The 2 parameters of the length-weight relationship are calculated as averages from the sex-specific values in the SS3 model.

## Fleet Characteristics

### Selectivity-at-Age

The overall sex-specific fishing mortality-at-age is calculated as:

\[F_{a,i,y} = \sum_n^N{S_{a,i,n,y} f_{y,n}} \] where \(F_{a,i,y}\) is fishing mortality for age \(a\), sex \(i\), in year \(y\), \(S_{a,i,n,y}\) is sex- and fleet-specific selectivity-at-age, and \(f_{y,n}\) is the apical fishing mortality for fleet \(n\) in year \(y\).

Overall selectivity-at-age for sex \(i\) then: \[V_{a,i,y} = \frac{F_a,i,y}{\max{F_a,i,y}}\] where \(\max\) represents the maximum value.
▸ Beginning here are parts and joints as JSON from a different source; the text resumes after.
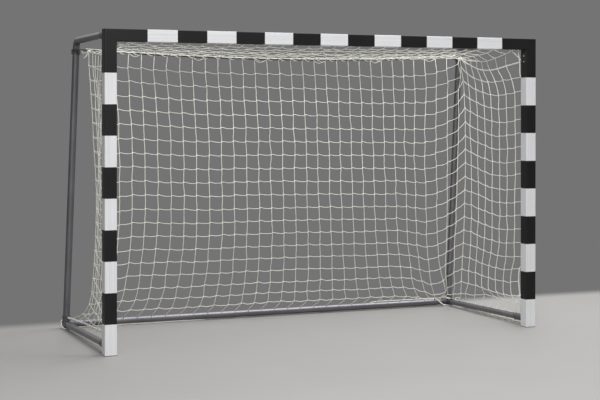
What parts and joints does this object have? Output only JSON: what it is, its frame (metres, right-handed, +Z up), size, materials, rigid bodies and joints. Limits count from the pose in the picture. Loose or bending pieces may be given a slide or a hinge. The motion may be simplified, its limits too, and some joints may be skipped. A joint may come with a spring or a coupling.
{
  "type": "handball goal",
  "caption": "Free-standing indoor handball goal: striped square-section front frame, tubular rear frame with leaning hoops, and a square-mesh net.",
  "frame": {"origin": "on the floor under the middle of the goal's bounding box", "axes": "+X along the crossbar, +Y from the mouth towards the rear rail, +Z up; the front faces of the posts and the crossbar face -Y"},
  "size_m": [3.16, 1.3142, 2.08],
  "materials": {
    "striped_aluminium": "satin white coating with black stripes",
    "hook_plastic": "moulded black",
    "cast_aluminium": "as cast",
    "plated_steel": "zinc plated",
    "foot_plastic": "moulded black",
    "grey_tube": "satin dark grey coating",
    "grey_socket": "satin dark grey coating",
    "foot_rubber": "moulded black",
    "net_cord": "braided white cord",
    "black_rope": "braided black rope"
  },
  "bodies": {
    "root": {"crossbar": "striped_aluminium", "left_post": "striped_aluminium", "right_post": "striped_aluminium", "crossbar_hook_strip": "hook_plastic", "left_post_hook_strip": "hook_plastic", "right_post_hook_strip": "hook_plastic", "rear_rail": "grey_tube", "left_corner_connector": "cast_aluminium", "left_post_screw_1": "plated_steel", "left_post_screw_2": "plated_steel", "left_crossbar_screw_1": "plated_steel", "left_crossbar_screw_2": "plated_steel", "left_foot_plug": "foot_plastic", "left_upper_socket": "grey_socket", "left_upper_nut_bar": "plated_steel", "left_upper_bolt_1": "plated_steel", "left_upper_bolt_2": "plated_steel", "left_upper_socket_grub": "plated_steel", "left_lower_socket": "grey_socket", "left_lower_nut_bar": "plated_steel", "left_lower_bolt_1": "plated_steel", "left_lower_bolt_2": "plated_steel", "left_lower_socket_grub": "plated_steel", "left_hoop": "grey_tube", "left_side_rail": "grey_tube", "left_corner_fitting": "grey_socket", "left_corner_upright_grub": "plated_steel", "left_corner_side_rail_grub": "plated_steel", "left_corner_rear_rail_grub": "plated_steel", "left_rear_foot": "foot_rubber", "left_side_net": "net_cord", "right_corner_connector": "cast_aluminium", "right_post_screw_1": "plated_steel", "right_post_screw_2": "plated_steel", "right_crossbar_screw_1": "plated_steel", "right_crossbar_screw_2": "plated_steel", "right_foot_plug": "foot_plastic", "right_upper_socket": "grey_socket", "right_upper_nut_bar": "plated_steel", "right_upper_bolt_1": "plated_steel", "right_upper_bolt_2": "plated_steel", "right_upper_socket_grub": "plated_steel", "right_lower_socket": "grey_socket", "right_lower_nut_bar": "plated_steel", "right_lower_bolt_1": "plated_steel", "right_lower_bolt_2": "plated_steel", "right_lower_socket_grub": "plated_steel", "right_hoop": "grey_tube", "right_side_rail": "grey_tube", "right_corner_fitting": "grey_socket", "right_corner_upright_grub": "plated_steel", "right_corner_side_rail_grub": "plated_steel", "right_corner_rear_rail_grub": "plated_steel", "right_rear_foot": "foot_rubber", "right_side_net": "net_cord", "tie_rope": "black_rope", "edge_rope": "net_cord", "rear_net": "net_cord", "top_net": "net_cord"}
  },
  "joints": []
}
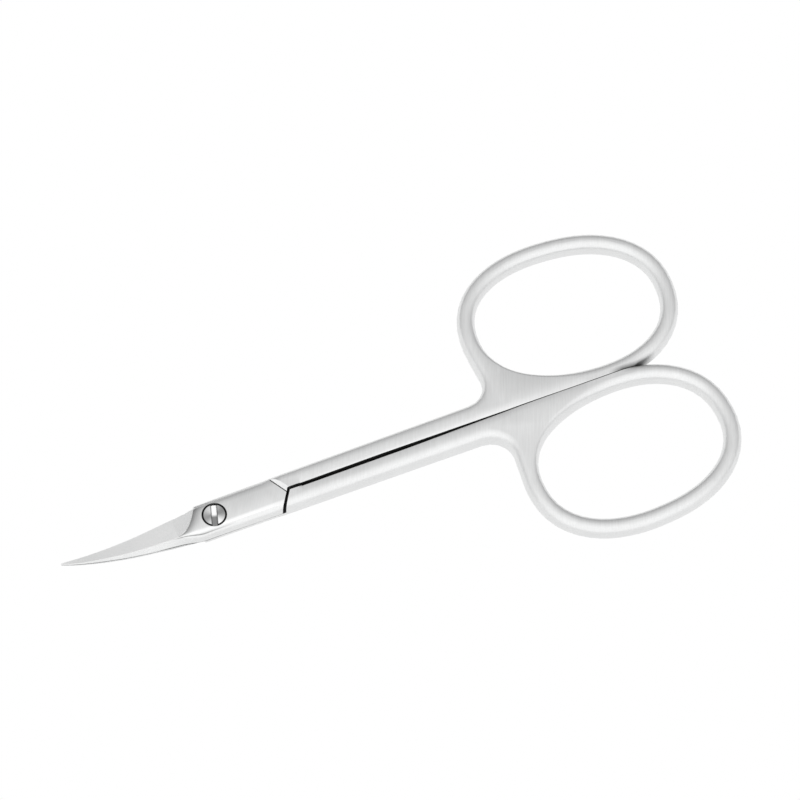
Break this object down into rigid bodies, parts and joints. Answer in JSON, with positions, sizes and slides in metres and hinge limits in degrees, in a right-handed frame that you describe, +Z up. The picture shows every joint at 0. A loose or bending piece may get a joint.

Finally, the combined selectivity-at-age is calculated as the average of the \(I\) sex-specific values: \[V_{a,y} = \frac{V_{a,i,y}}{\sum_i^I{V_{a,i,y}}}\]

### Retention-at-Age

Overall retention-at-age is calculated with the same method described above, except using the sex- and fleet-specific retention-at-age values predicted by the SS3 model.

### Fishing Mortality-at-Age

Overall fishing mortality-at-age is calculated by multiplying the apical fishing mortality in each year (calculated as the maximum of \(F_{a,i,y}\) across \(a\) and \(i\)) by the overall selectivity-at-age schedule.